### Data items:
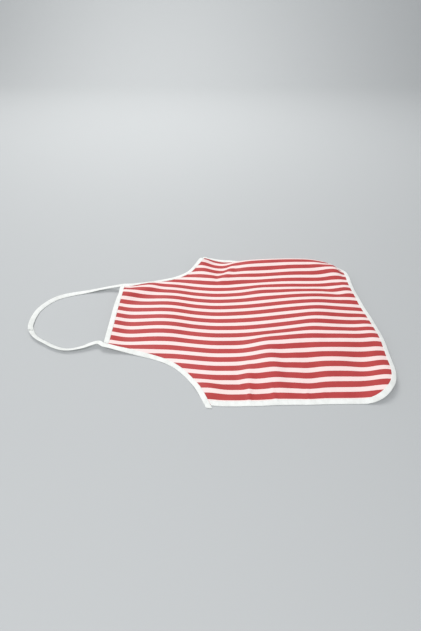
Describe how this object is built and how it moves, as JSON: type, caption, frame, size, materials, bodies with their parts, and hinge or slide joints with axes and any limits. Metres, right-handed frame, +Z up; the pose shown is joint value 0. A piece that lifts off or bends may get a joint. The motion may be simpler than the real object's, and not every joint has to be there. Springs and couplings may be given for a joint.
{
  "type": "oilcloth bib apron",
  "caption": "Striped oilcloth bib apron with bound edges and a neck loop, lying flat, worn over the front to keep clothes dry.",
  "frame": {"origin": "under the middle of the whole outline, on the surface that the apron lies on", "axes": "+X from the neck loop to the hem, +Y to the apron's far side in the picture, +Z up from the surface"},
  "size_m": [1.0466, 0.6198, 0.0366],
  "materials": {
    "striped_oilcloth": "red and white striped cotton with a soft oilcloth coating, satin",
    "white_tape": "white cotton bias tape, matte"
  },
  "bodies": {
    "root": {"oilcloth_panel": "striped_oilcloth", "bib_binding": "white_tape", "hem_binding": "white_tape", "halter_tape_near": "white_tape", "halter_tape_far": "white_tape"}
  },
  "joints": []
}
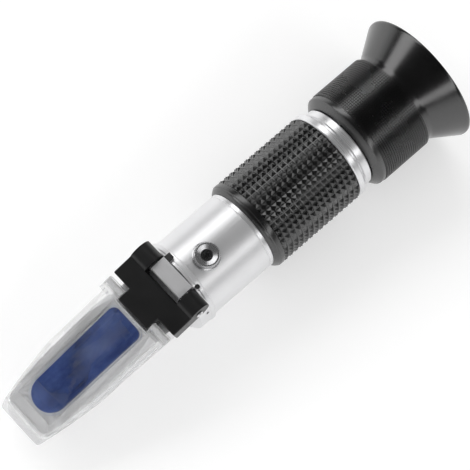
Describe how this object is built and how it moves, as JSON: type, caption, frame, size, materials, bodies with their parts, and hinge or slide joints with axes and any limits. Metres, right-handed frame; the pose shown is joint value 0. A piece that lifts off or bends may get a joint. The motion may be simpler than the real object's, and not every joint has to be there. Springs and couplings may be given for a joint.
{
  "type": "hand-held refractometer",
  "caption": "Hand-held refractometer: metal tube with rubber grip, turning eyepiece and eyecup, prism head, calibration screw and hinged clear daylight plate.",
  "frame": {"origin": "centre of the eyecup's rim, in the plane that touches the rim", "axes": "+X along the barrel from the eyecup to the prism's nose, +Z out of the side that carries the daylight plate, +Y completes the right-handed frame"},
  "size_m": [0.1695, 0.0456, 0.0456],
  "materials": {
    "tube_aluminium": "satin turned aluminium",
    "bright_aluminium": "bright turned aluminium",
    "head_metal": "satin cast and machined light alloy",
    "grip_rubber": "satin moulded rubber with square pyramid knurl",
    "cup_rubber": "smooth satin rubber",
    "black_ring": "black anodised, fine square knurl",
    "black_inside": "matt black inner finish",
    "inner_aluminium": "plain machined",
    "lens_glass": "clear polished glass",
    "prism_glass": "polished blue glass",
    "seal_compound": "pale sealing compound",
    "seal_rubber": "black rubber",
    "boss_chrome": "polished, dished face",
    "dark_screw": "blackened steel",
    "steel": "bright steel",
    "strip_brass": "rolled two-metal strip",
    "hinge_plastic": "satin black moulding",
    "clear_plastic": "clear moulded acrylic"
  },
  "bodies": {
    "barrel": {"main_tube": "tube_aluminium", "front_collar": "bright_aluminium", "grip_sleeve": "grip_rubber", "rear_collar": "bright_aluminium", "eyepiece_barrel": "bright_aluminium", "focus_key": "steel", "focus_seal": "seal_rubber", "reticle_cell": "black_inside", "reticle_glass": "lens_glass", "reticle_ring": "black_inside", "calibration_boss": "boss_chrome", "calibration_seal": "seal_rubber", "carrier_guide": "black_inside", "light_stop": "black_inside", "prism_housing": "head_metal", "prism_seal": "seal_compound", "main_prism": "prism_glass", "head_screws": "steel", "hinge_stop": "seal_rubber", "hinge_pin": "steel", "hinge_washers": "steel"},
    "eyepiece": {"lens_cell": "black_inside", "lens_retainer": "black_inside", "eye_lens": "lens_glass", "lens_spacer": "black_inside", "field_lens": "lens_glass"},
    "focus": {"focus_ring": "black_ring", "eyecup": "cup_rubber"},
    "screw": {"calibration_screw": "dark_screw"},
    "carrier": {"lens_carrier": "inner_aluminium", "bimetal_strip": "strip_brass", "strip_screws": "steel", "objective_cell": "black_inside", "objective_lens": "lens_glass"},
    "cover": {"hinge_bracket": "hinge_plastic", "plate_pin": "steel"},
    "plate": {"daylight_plate": "clear_plastic"}
  },
  "joints": [
    {"name": "cover_hinge", "type": "hinge", "parent": "barrel", "child": "cover", "pos_m": [0.1084, 0, 0.0123], "axis": [0, -1, 0], "range_deg": [0, 100]},
    {"name": "plate_float", "type": "hinge", "parent": "cover", "child": "plate", "pos_m": [0.12144, 0, 0.01051], "axis": [0, -1, 0], "range_deg": [0, 10]},
    {"name": "focus_travel", "type": "slide", "parent": "barrel", "child": "eyepiece", "axis": [-1, 0, 0], "range_m": [0, 0.00225]},
    {"name": "focus_turn", "type": "hinge", "parent": "eyepiece", "child": "focus", "pos_m": [0, 0, 0], "axis": [-1, 0, 0], "range_deg": [0, 270]},
    {"name": "calibration_turn", "type": "hinge", "parent": "barrel", "child": "screw", "pos_m": [0.095, 0.00183, 0.01388], "axis": [0, 0.1305, 0.9914], "range_deg": [-360, 360]},
    {"name": "carrier_shift", "type": "slide", "parent": "barrel", "child": "carrier", "axis": [0, 0.1305, 0.9914], "range_m": [-0.0005, 0.0005]}
  ],
  "couplings": [
    {"joint": "focus_turn", "follows": "focus_travel", "rad_per_m": 2094.2},
    {"joint": "calibration_turn", "follows": "carrier_shift", "rad_per_m": -12565}
  ]
}
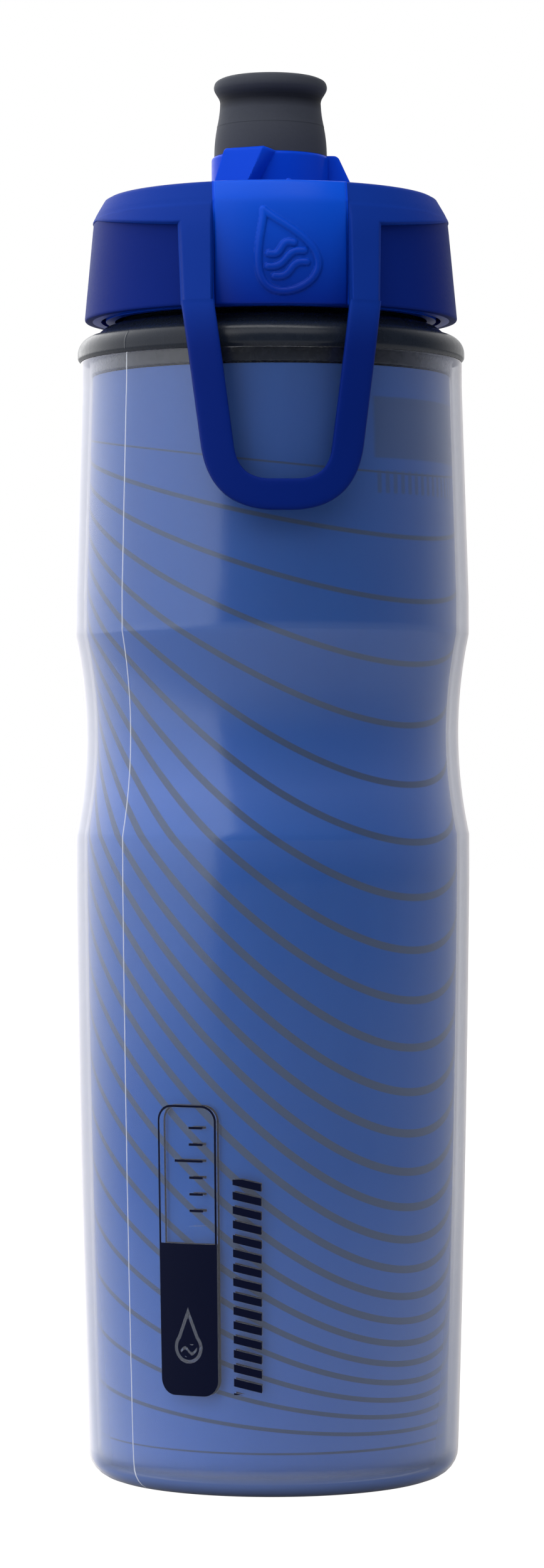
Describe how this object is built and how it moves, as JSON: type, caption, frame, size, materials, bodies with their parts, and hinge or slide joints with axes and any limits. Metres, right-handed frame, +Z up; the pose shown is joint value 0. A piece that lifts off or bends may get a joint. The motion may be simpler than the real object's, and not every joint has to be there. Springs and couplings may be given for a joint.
{
  "type": "water bottle",
  "caption": "Insulated squeeze bottle with a frosted waisted shell over a striped sleeve, a threaded liner, a screw lid, a twist-lock spout and a soft finger loop.",
  "frame": {"origin": "where the bottle's axis meets the surface it stands on, in the plane of the standing ring", "axes": "+Z up the bottle's axis; -Y to the front, where the lid's panel and the carry loop are; +X to the right seen from the front"},
  "size_m": [0.074, 0.0775, 0.2619],
  "materials": {
    "frosted_shell": "frosted translucent soft polyethylene, fine even haze",
    "printed_foil": "satin blue printed foil with thin grey wavy stripes",
    "dark_liner": "satin charcoal polyethylene",
    "gloss_blue": "smooth bright blue polypropylene",
    "soft_blue": "matte blue soft-touch elastomer, fine spark texture",
    "soft_grey": "matte charcoal elastomer with a fine grain",
    "seal_rubber": "smooth pale silicone",
    "white_plastic": "smooth natural acetal",
    "clear_silicone": "translucent grey silicone, cross-slit"
  },
  "bodies": {
    "bottle": {"outer_shell": "frosted_shell", "insulation_sleeve": "printed_foil", "inner_bottle": "dark_liner"},
    "seal": {"lid_gasket": "seal_rubber"},
    "lid": {"lid_shell": "gloss_blue", "grip_band": "soft_blue", "port_gasket": "seal_rubber", "collar_o_ring": "seal_rubber", "retaining_ring": "white_plastic"},
    "collar": {"twist_collar": "gloss_blue", "shutter_disc": "white_plastic", "spout": "soft_grey", "spout_valve": "clear_silicone"},
    "loop": {"carry_loop": "soft_blue"}
  },
  "joints": [
    {"name": "lid_lift", "type": "slide", "parent": "bottle", "child": "seal", "axis": [0, 0, 1], "range_m": [0, 0.0601]},
    {"name": "lid_turn", "type": "hinge", "parent": "seal", "child": "lid", "pos_m": [0, 0, 0.216], "axis": [0, 0, 1], "range_deg": [0, 3600]},
    {"name": "collar_turn", "type": "hinge", "parent": "lid", "child": "collar", "pos_m": [0, 0, 0.2428], "axis": [0, 0, 1], "range_deg": [0, 60]},
    {"name": "loop_flex", "type": "hinge", "parent": "lid", "child": "loop", "pos_m": [0, -0.03749, 0.2157], "axis": [-1, 0, 0], "range_deg": [0, 60], "stiffness_Nm_per_rad": 0.02}
  ],
  "couplings": [
    {"joint": "lid_lift", "follows": "lid_turn", "m_per_rad": 0.00095493}
  ]
}
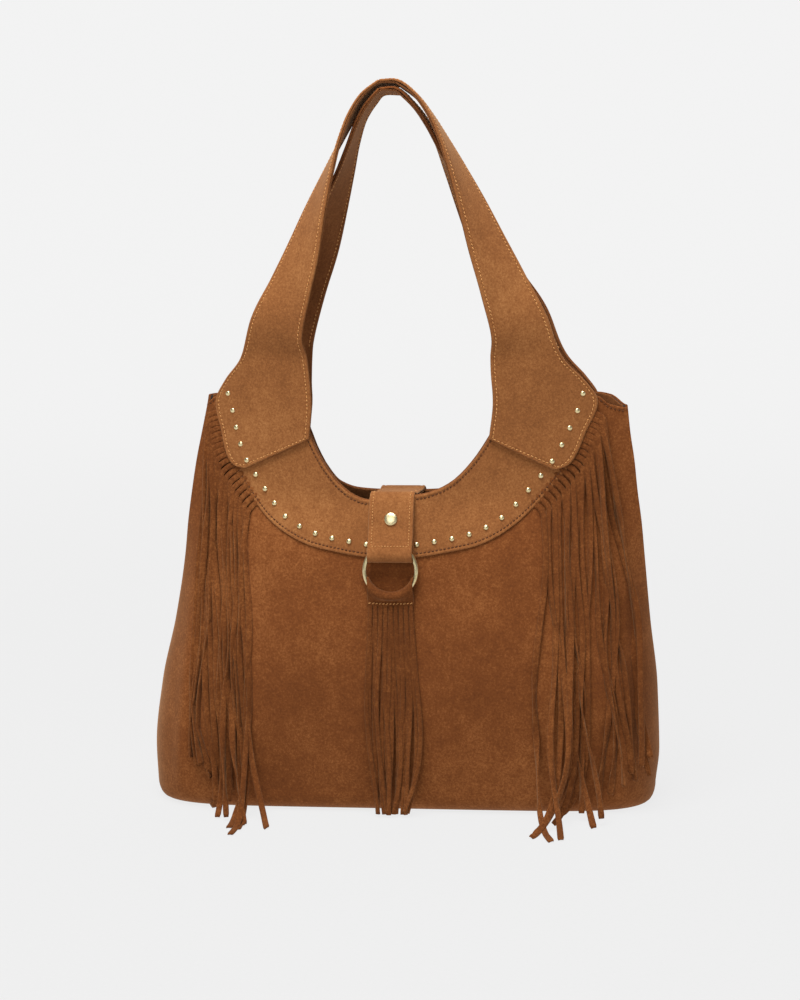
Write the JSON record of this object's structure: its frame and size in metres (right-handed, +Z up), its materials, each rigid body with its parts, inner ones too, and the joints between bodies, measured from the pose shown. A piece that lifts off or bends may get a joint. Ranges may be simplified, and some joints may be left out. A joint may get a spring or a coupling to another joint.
{
  "type": "fringed suede bag",
  "caption": "Soft suede tote with twin top handles, studded yokes, cut side fringes and a snap tab that carries a ring and a fringed tassel.",
  "frame": {"origin": "centre of the flat underside of the base", "axes": "+Z up, -Y towards the front face with the tab and tassel, +X to the right seen from the front"},
  "size_m": [0.385, 0.1666, 0.548],
  "materials": {
    "suede_body": "brushed suede nap, mottled camel brown",
    "suede_upper": "brushed suede nap, light camel",
    "suede_backing": "brushed suede nap, darker brown",
    "lining_cloth": "plain woven dark brown cloth",
    "base_board": "plain fibre board",
    "brass_trim": "polished pale gold plating"
  },
  "bodies": {
    "bag": {"front_panel": "suede_body", "rear_panel": "suede_body", "base_panel": "suede_body", "base_board": "base_board", "lining": "lining_cloth", "front_facing": "suede_backing", "rear_facing": "suede_backing", "front_yoke": "suede_upper", "rear_yoke": "suede_body", "front_handle_left": "suede_upper", "front_handle_left_backing": "suede_backing", "front_handle_right": "suede_upper", "front_handle_right_backing": "suede_backing", "rear_handle_left": "suede_body", "rear_handle_left_backing": "suede_backing", "rear_handle_right": "suede_body", "rear_handle_right_backing": "suede_backing", "closure_tab": "suede_upper", "snap_cap": "brass_trim", "snap_socket": "brass_trim", "snap_stud": "brass_trim", "snap_washer": "brass_trim", "left_fringe": "suede_body", "right_fringe": "suede_body", "stud_left_handle_01": "brass_trim", "stud_left_handle_02": "brass_trim", "stud_left_handle_03": "brass_trim", "stud_left_handle_04": "brass_trim", "stud_left_handle_05": "brass_trim", "stud_left_yoke_06": "brass_trim", "stud_left_yoke_07": "brass_trim", "stud_left_yoke_08": "brass_trim", "stud_left_yoke_09": "brass_trim", "stud_left_yoke_10": "brass_trim", "stud_left_yoke_11": "brass_trim", "stud_left_yoke_12": "brass_trim", "stud_left_yoke_13": "brass_trim", "stud_left_yoke_14": "brass_trim", "stud_right_handle_01": "brass_trim", "stud_right_handle_02": "brass_trim", "stud_right_handle_03": "brass_trim", "stud_right_handle_04": "brass_trim", "stud_right_handle_05": "brass_trim", "stud_right_yoke_06": "brass_trim", "stud_right_yoke_07": "brass_trim", "stud_right_yoke_08": "brass_trim", "stud_right_yoke_09": "brass_trim", "stud_right_yoke_10": "brass_trim", "stud_right_yoke_11": "brass_trim", "stud_right_yoke_12": "brass_trim", "stud_right_yoke_13": "brass_trim", "stud_right_yoke_14": "brass_trim"},
    "ring": {"ring": "brass_trim"},
    "tassel": {"tassel": "suede_body"}
  },
  "joints": [
    {"name": "ring_swing", "type": "hinge", "parent": "bag", "child": "ring", "pos_m": [0, -0.05031, 0.20231], "axis": [-1, 0, 0], "range_deg": [0, 22]},
    {"name": "tassel_swing", "type": "hinge", "parent": "ring", "child": "tassel", "pos_m": [0, -0.05444, 0.17291], "axis": [-1, 0, 0], "range_deg": [0, 7]}
  ]
}
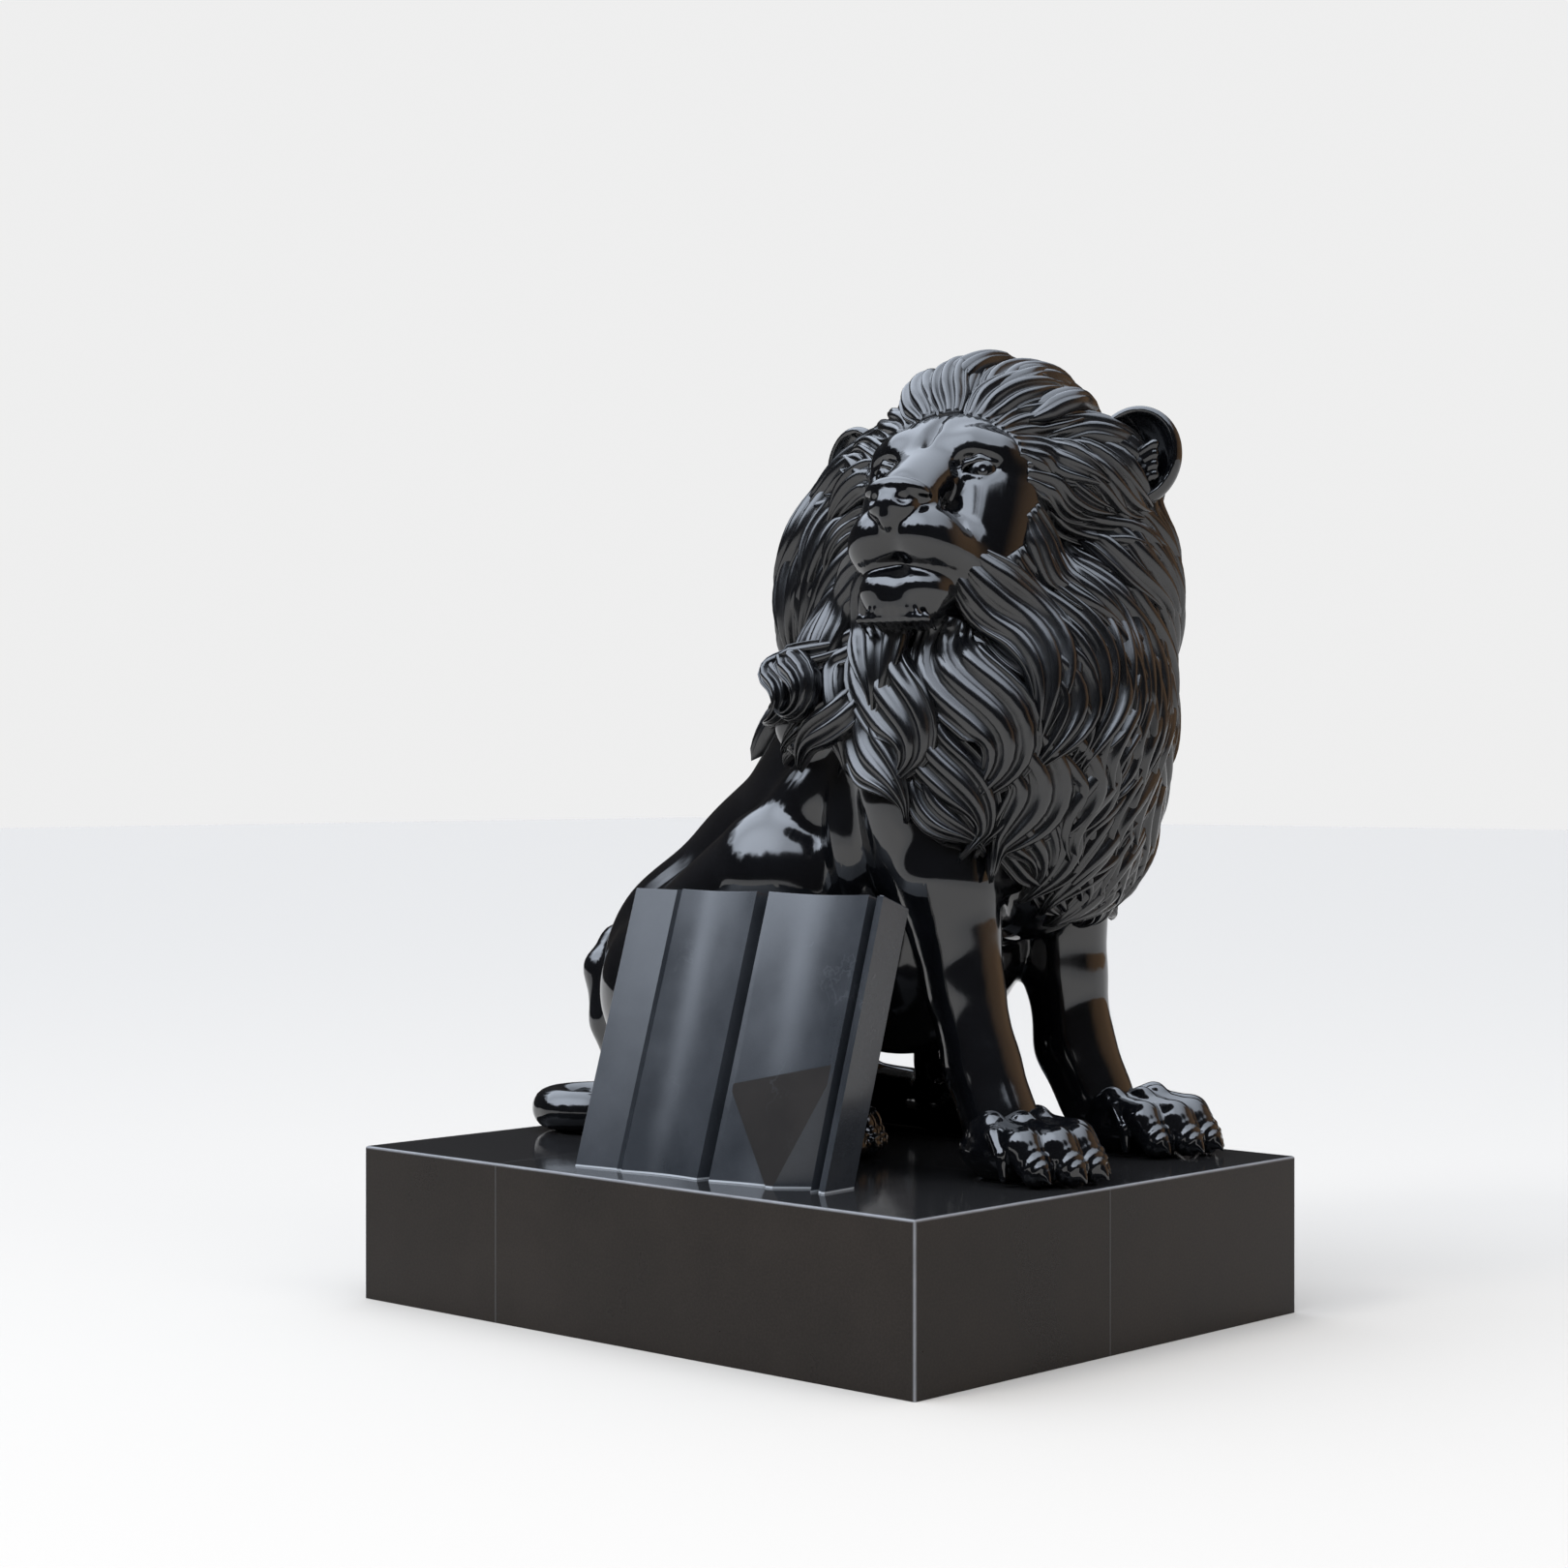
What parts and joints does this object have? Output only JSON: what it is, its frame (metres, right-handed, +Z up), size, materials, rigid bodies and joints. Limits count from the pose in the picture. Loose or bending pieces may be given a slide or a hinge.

### Instructions for the task:
Among the lines of the material, find those that hold the word "rigid" and copy them.

### The completed task:
Write the JSON record of this object's structure: its frame and size in metres (right-handed, +Z up), its materials, each rigid body with its parts, inner ones too, and the joints between bodies, measured from the pose shown. A piece that lifts off or bends may get a joint. Ranges may be simplified, and some joints may be left out. A joint may get a spring or a coupling to another joint.
What parts and joints does this object have? Output only JSON: what it is, its frame (metres, right-handed, +Z up), size, materials, rigid bodies and joints. Limits count from the pose in the picture. Loose or bending pieces may be given a slide or a hinge.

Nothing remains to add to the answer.